During an on-court address to the crowd, Roddick got choked up, particularly when making a reference to his longtime agent, Ken Meyerson, who died last year.
When handed a microphone, Roddick began by saying: "Oh, wow. For the first time in my career, I'm not sure what to say."
"Since I was a kid, I've been coming to this tournament. I felt lucky just to sit where all of you are sitting today, to watch this game, to see the champions that have come and gone," Roddick told the fans. "I've loved every minute of it."
It was appropriate that Roddick would leave tennis at Flushing Meadows, which is why he surprisingly announced last Thursday, his 30th birthday, that the U.S. Open would be his final tournament. A perfect bookend: He visited the hard-court Grand Slam tournament at age 9, a trip his parents gave him as a birthday present.
He would go on to win a junior title in New York, then the 2003 men's trophy at age 21, allowing him to end that season No. 1 in the ATP rankings. He later participated in four other major finals — one at the U.S. Open, three at Wimbledon — and lost each to Roger Federer, including a 16-14 fifth set at the All England Club in 2009.
"In my mind," Federer said last week, "he is a Wimbledon champion."
Roddick finished with a record of 612-213 (a winning percentage of .742). He won 32 tournament titles, led the United States to the 2007 Davis Cup championship, and injected a say-what-you-think personality into his sport.
"People always try to beat him up: 'You should have won more.' No, he got the maximum out of his game," said Roddick's coach, Larry Stefanki. "He's a man of his word. A phenomenal competitor. He got all the hard work in. He prepared. He was a true professional. And he learned a lot over the years. He did it the right way. He's a first-vote Hall of Famer, no doubt in my mind. He can downplay that all he wants, but it's not even close, in my opinion."
Del Potro's quarterfinal opponent will be defending champion Novak Djokovic, who advanced when No. 18 Stanislas Wawrinka stopped playing Wednesday because of illness and fatigue while trailing 6-4, 6-1, 3-1.
Serena Williams watched Roddick's loss to del Potro before beating Ana Ivanovic 6-1, 6-3 in the same stadium later Wednesday night.
"He's been the ultimate inspiration for me.

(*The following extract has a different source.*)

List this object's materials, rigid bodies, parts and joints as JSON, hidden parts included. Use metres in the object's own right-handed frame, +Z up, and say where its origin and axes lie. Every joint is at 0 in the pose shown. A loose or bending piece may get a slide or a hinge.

Just a great guy, and he did so much for American tennis," Williams said. "I'm really kind of sad."
Roddick chose to walk away after a series of injuries, particularly to his shoulder, made it too tough to remain in the game's upper echelon. A member of the top 10 at the end of nine consecutive seasons, he slid to No. 34 in March, his lowest ranking since 2001. A hurt right hamstring forced Roddick to retire during his second-round match at the Australian Open in January, and he lost in the first round at the French Open and third round at Wimbledon.
Roddick told the world the U.S. Open would be the end of the road a day his second-round match. He wound up winning that one, and a third-rounder, too, riding a wave of support from spectators.
But those two opponents were ranked 43rd and 59th, and the seventh-seeded del Potro provided a far more daunting challenge — especially once he lifted his energy level and got his big, flat forehand cranked up.
The last set won by Roddick was the first of his match against del Potro. After Tuesday night's suspension, they resumed with Roddick ahead 1-0 in the opening tiebreaker, and he needed only four minutes to wrap it up Wednesday, fresh and strong as can be, while del Potro was rather sluggish.
The key was the second set. This time, it was del Potro's turn to control the tiebreaker. Gaining more traction on his opponent's once-all-powerful serve, del Potro whipped a cross-court forehand return right at Roddick's feet on set point.
Del Potro's momentum swing continued when he broke to begin the third set. He hit a drop shot that Roddick chased, grunting loudly, and eventually del Potro deposited a passing winner that left Roddick hanging his head.
Del Potro broke again for a 3-0 edge in that set, producing a drop shot winner that Roddick didn't even chase. As he walked to the sideline for the changeover, Roddick grimaced and flexed his right shoulder — the one that hit a then-record 155 mph serve years ago but isn't what it used to be. He jokingly referred to it as "Hamburger Helper" after his previous match.
When Roddick double-faulted, then missed a forehand, to fall behind 3-2 in the fourth, the competitive portion of the match was essentially done. The rest of the way was a chance for spectators to salute a guy who always wore his emotions on his sleeve while being the best U.S. men's tennis player for about a decade.
"It's been a road of a lot of ups, a lot of downs, a lot of great moments. I've appreciated your support along the way," Roddick told the crowd. "I know I certainly haven't made it easy for you at times, but I really do appreciate it and love you guys with all my heart. Hopefully I'll come back to this place someday and see all of you again."